Vale do Amanhecer — À 42 km de Brasília, na cidade de Planaltina, a paraibana Neiva Chaves Zelaya, a Tia Neiva, fundou em 1969 a comunidade do Vale do Amanhecer, a fim de “preparar os homens para o terceiro milênio”. Informações desconexas definiam aquela atraente mulher de meia-idade, com longos e negros cabelos laqueados, sempre trajada com túnicas vistosas, como que sempre pronta para um grande evento. Além disso, era clarividente, sacerdotisa e autoridade máxima do Vale, fundadora da UESB (União Espiritualista Seta Branca), viúva, mãe de quatro filhos. Neiva foi a primeira mulher no Brasil a obter uma licença de motorista profissional. Era assessorada por Mário Sassi, ex-funcionário da reitoria da Universidade de Brasília (UnB), chamado de “O Intelectual”. Era ele que explicava aos interessados as viagens no corpo etéreo de Neiva e traduzia suas mensagens para uma ritualista exótica. Juntos, lideravam os 15 mil médiuns que trabalhavam no Vale, realizando rituais de cura e de desenvolvimento mediúnico, cultivando a terra e prestando assistência social aos necessitados.

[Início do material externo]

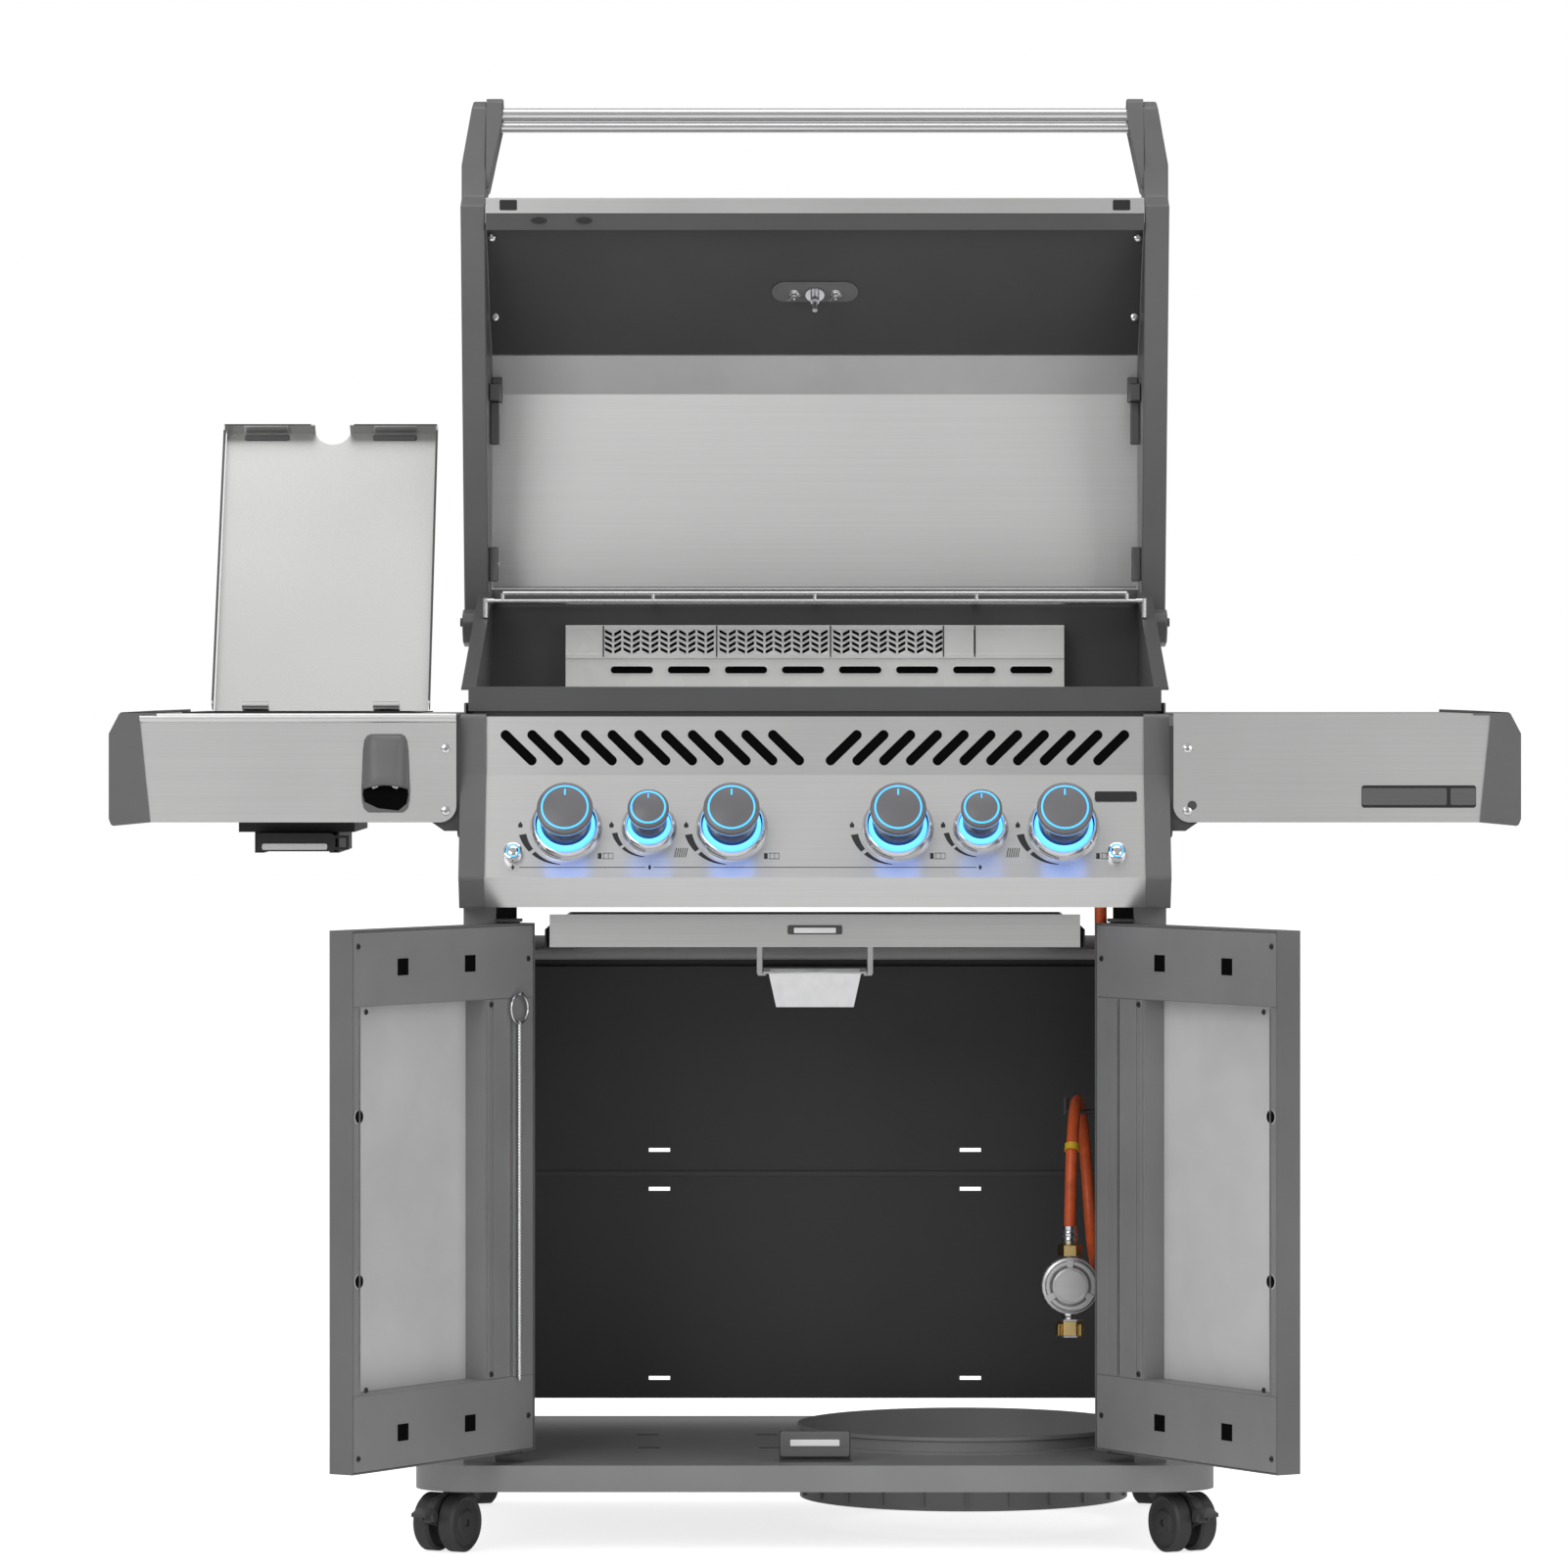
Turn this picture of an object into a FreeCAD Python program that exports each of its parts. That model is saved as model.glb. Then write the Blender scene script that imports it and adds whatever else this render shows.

Ciclos milenares — Tia Neiva contava assim como começaram suas “visões”: “Em 1969, quando ainda trabalhava como motorista de caminhão, profissão que herdei do meu falecido marido, estava num posto esperando terminar a lavagem do caminhão quando, sobre a cabeça de um homem que estava num ponto de ônibus, vi uma mulherzinha de vestido branco com bolas vermelhas, que apontava em direção à esquina onde deveria surgir o coletivo. Quando olhei, vi claramente a cena do ônibus lotado tombado numa curva, causando a morte de quatro pessoas. Então, contei a minha visão para todo mundo que estava ali, mas ninguém deu muita importância. Todos pensavam que eu era maluca. Mas pouco depois apareceu o ônibus, cheio, já andando meio de lado. Ele passou reto pelo ponto. Alguns minutos depois, vieram avisar que ele tinha tombado, matando gente, exatamente como eu tinha viso. Pensei: Ainda bem que aconteceu, senão eu ia pensar que estava louca mesmo”.
A doutrina de Tia Neiva misturava cristianismo, espiritismo, cultos afro-brasileiros e mitologias maias, incas, astecas, gregas, egípcias e romanas, constituindo um dos maiores exemplos do sincretismo religioso brasileiro. Dividia o tempo histórico em ciclos milenares, cujo encerramento se daria por intervenção de um personagem sagrado – no caso do segundo milênio, o cacique Pai Seta Branca –, e o espaço físico do Vale em áreas sagradas e profanas, com seus diversos templos, a saber: Templo de Pedra, Turigano, Estrela de Neru, Solar dos Médiuns, Estrela Candente e Lago das Princesas. Segundo Tia Neiva, a Terra é um planeta de expiação entre os mundos inferiores. Já o astral
superior, seria o local para onde iriam os adeptos após o “desencarne”. Para ela, o espaço do Vale comporta-se como um centro de ruptura de níveis: a abertura para o alto (o divino) ou para baixo (regiões inferiores), onde os três níveis cósmicos – Terra, Céu e regiões inferiores – se fundem.